How to contribute tasks to RALPHBench — a rigorous benchmark for evaluating autonomous coding agents on long-horizon SWE tasks.

RALPHBench (Recurrent Agents Learning on Long Programming Horizons) evaluates autonomous coding agents on extremely long-horizon software engineering tasks requiring sustained reasoning over 1,000–10,000+ steps on real production codebases.

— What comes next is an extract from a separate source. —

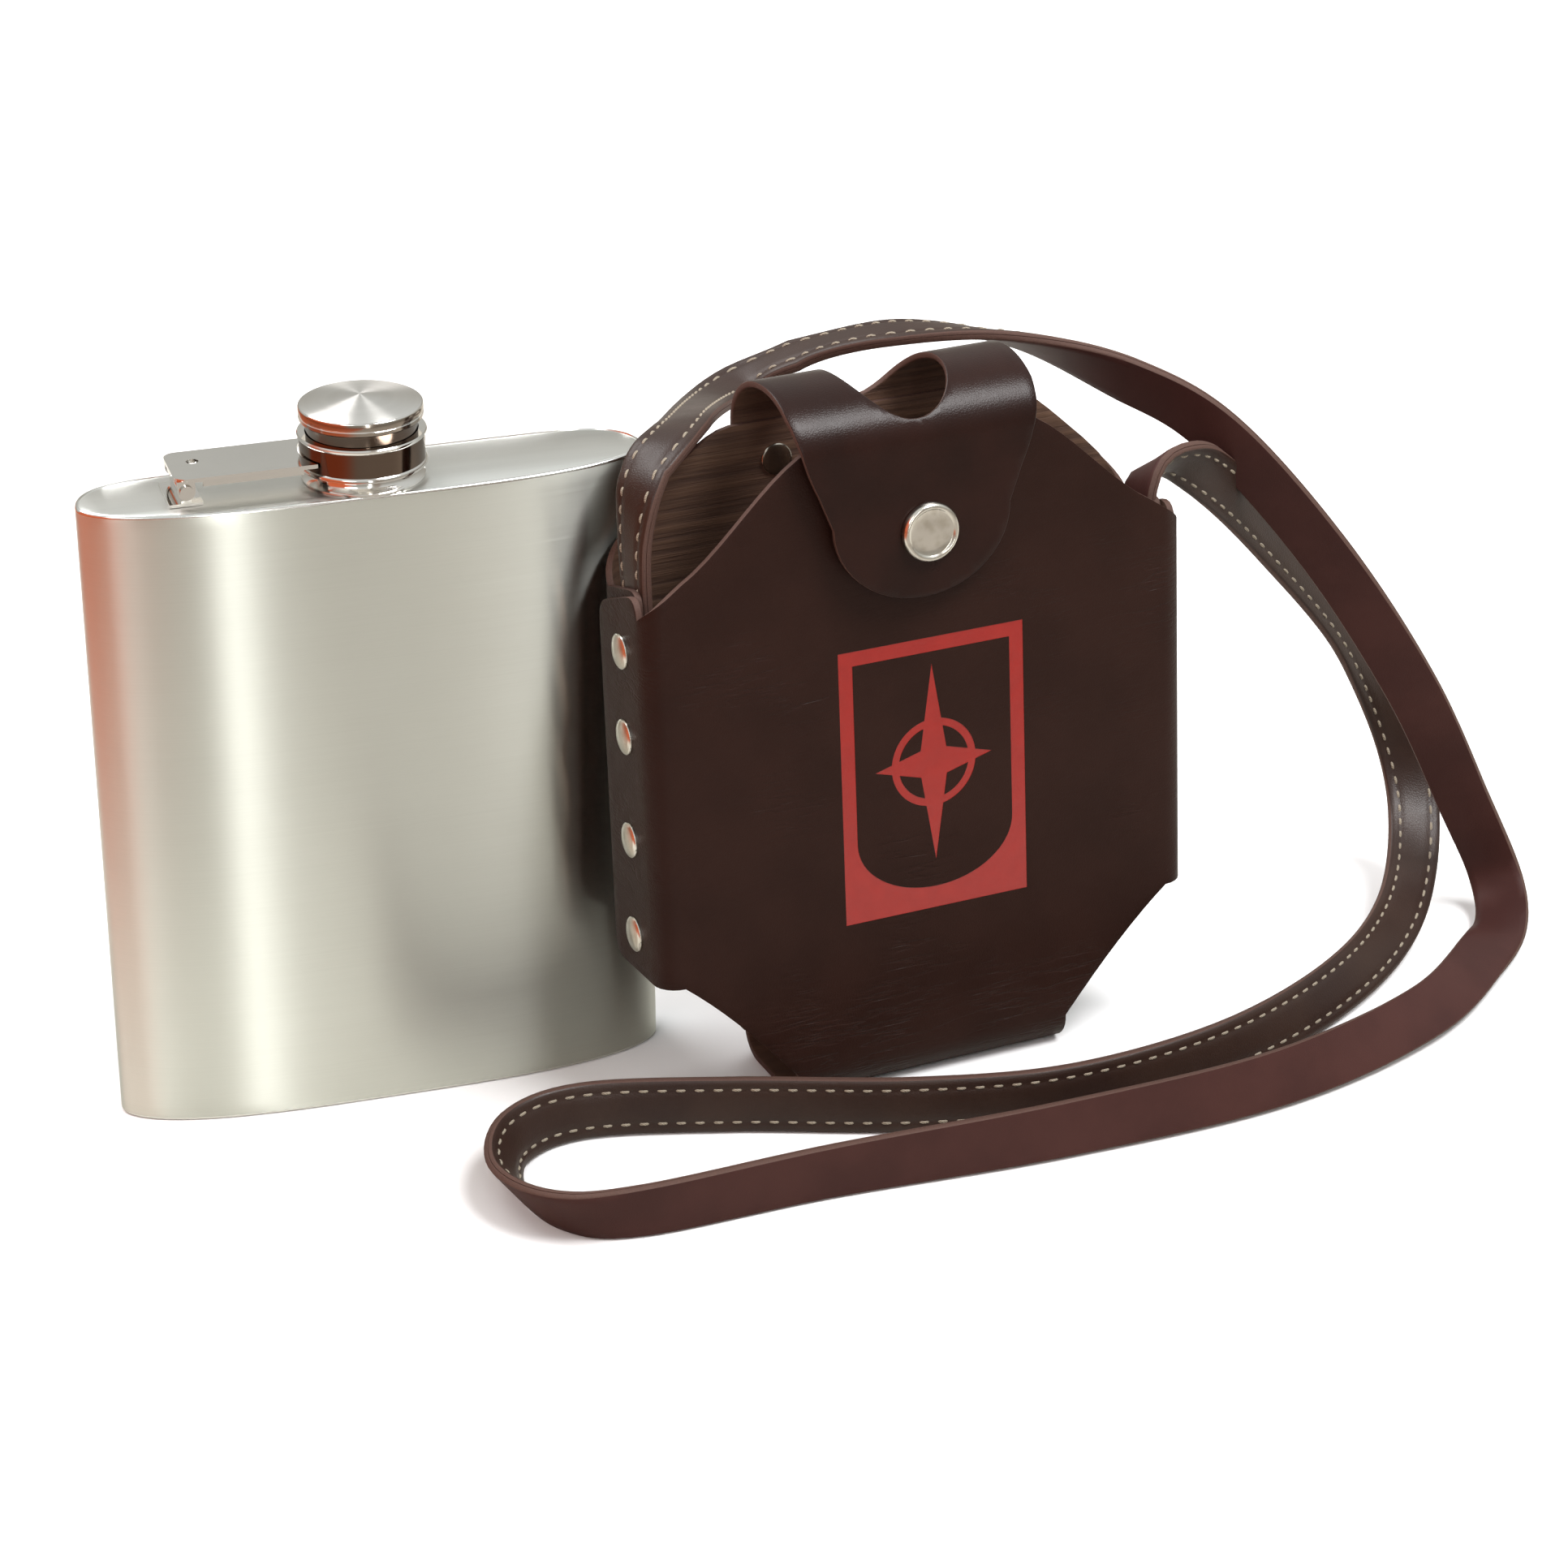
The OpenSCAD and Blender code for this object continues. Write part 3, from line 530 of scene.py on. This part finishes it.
turned_steel = Finish("turned_steel", metallic=1.0, roughness=0.3, anisotropic=0.9, anisotropic_rotation=0.25)
cap_place = turned_steel.node("Mapping", {}, {"Vector": turned_steel.node("TexCoord", out=3),
                                             "Location": -axis_foot, "Scale": (1, 1, 0)})
cap_radius = turned_steel.node("VectorMath", {"operation": "LENGTH"}, {0: cap_place}, 1)
tool_marks = turned_steel.node("TexNoise", {"noise_dimensions": "1D"},
                               {"W": cap_radius, "Scale": 1 / (0.25 * mm), "Detail": 2.0})
turned_steel.set("Base Color", turned_steel.mix(tool_marks, (0.66, 0.64, 0.61), (0.82, 0.8, 0.77)))
turned_steel.set("Normal", turned_steel.bump(tool_marks, 0.006 * mm))
# The skirt has painted shade, and the side bands of the head have a painted dim reflection.
cap = turned("cap_head", [(11.8, 11.4), (11.8, 3.7), (14.1, 3.7), (14.1, 4.6), (13.4, 4.6), (13.4, 14.6),
                          (13.6, 14.9), (14.6, 14.9), (14.9, 15.2), (14.9, 16.0), (14.8, 16.1), (14.8, 16.3),
                          (14.9, 16.4), (14.9, 18.0), (14.75, 18.25), (14.5, 18.4), (10, 19.05), (5, 19.78),
                          (0, 20.5)],
             [polished_steel, turned_steel, painted_shade_steel, painted_dim_reflection_steel],
             lambda j: 1 if j >= 15 else 2 if j == 4 else 3 if j in (8, 12) else 0)
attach(cap, "cap")
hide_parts("screw_cap")
silicone = Finish("silicone", roughness=0.55)
silicone.set("Base Color", silicone.mix(silicone.grain(3 * mm), (0.72, 0.72, 0.7), (0.8, 0.8, 0.78)))
refinish("cap_seal", silicone)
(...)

Our goal is to build the most rigorous and comprehensive benchmark for measuring agent capabilities on the kind of multi-file, multi-day engineering challenges that real developers face — not just single-step bug fixes or isolated code generation.

RALPHBench evaluates:

Whether agents can sustain coherent reasoning over thousands of steps
How effectively agents handle real production-scale codebases
Whether agents can complete full-system engineering tasks end-to-end

How to Get Involved

Getting Access

Reach out via email: contribute@ralphbench.org
Check the GitHub repo for open issues and contribution guidelines

Getting Started

Read through the CONTRIBUTING.md on GitHub for basic context and orientation
Review existing tasks to understand the format and difficulty expectations

What Tasks We Want

Task Categories

Greenfield Projects (build from scratch):

Compilers, interpreters, and language tools
Web browsers and rendering engines
Databases and storage systems
Full-stack web applications

Performance & ML Research (optimize and innovate):

Performance profiling and optimization
Numerical methods and scientific computing
ML training pipelines and model engineering

Migration & Refactoring (transform existing code):

Framework migrations (e.g., React class → hooks)
API redesigns and versioning
Large-scale multi-file refactors

Task Requirements

Tasks must require 1,000+ steps for a competent agent to complete
Real production codebases preferred over synthetic exercises
Harbor format with oracle solution at 100% pass rate
All tests must be deterministic and reproducible
4-hour wall-clock timeout per task

Task Format

Tasks follow the Harbor format:

task-name/
├── instruction.md          # REQUIRED - Task description
├── task.toml               # REQUIRED - Metadata and timeouts
├── environment/
│   └── Dockerfile          # REQUIRED - Container with dependencies
├── solution/
│   └── solve.sh            # REQUIRED - Oracle solution (must pass 100%)
└── tests/
    ├── test.sh             # REQUIRED - Runs pytest
    └── test_outputs.py     # REQUIRED - Writes reward to /logs/verifier/reward.txt

Evaluation Methodology

Pass@1 Scoring: No partial credit — all tests must pass
Step Counting: Measures agent efficiency (fewer steps = better)
Time Limits: 4-hour wall-clock timeout per task

FAQ

Q: How do I qualify for authorship?

3 high-quality tasks merged to main = automatic authorship

Q: What if I contribute fewer tasks but help with other work?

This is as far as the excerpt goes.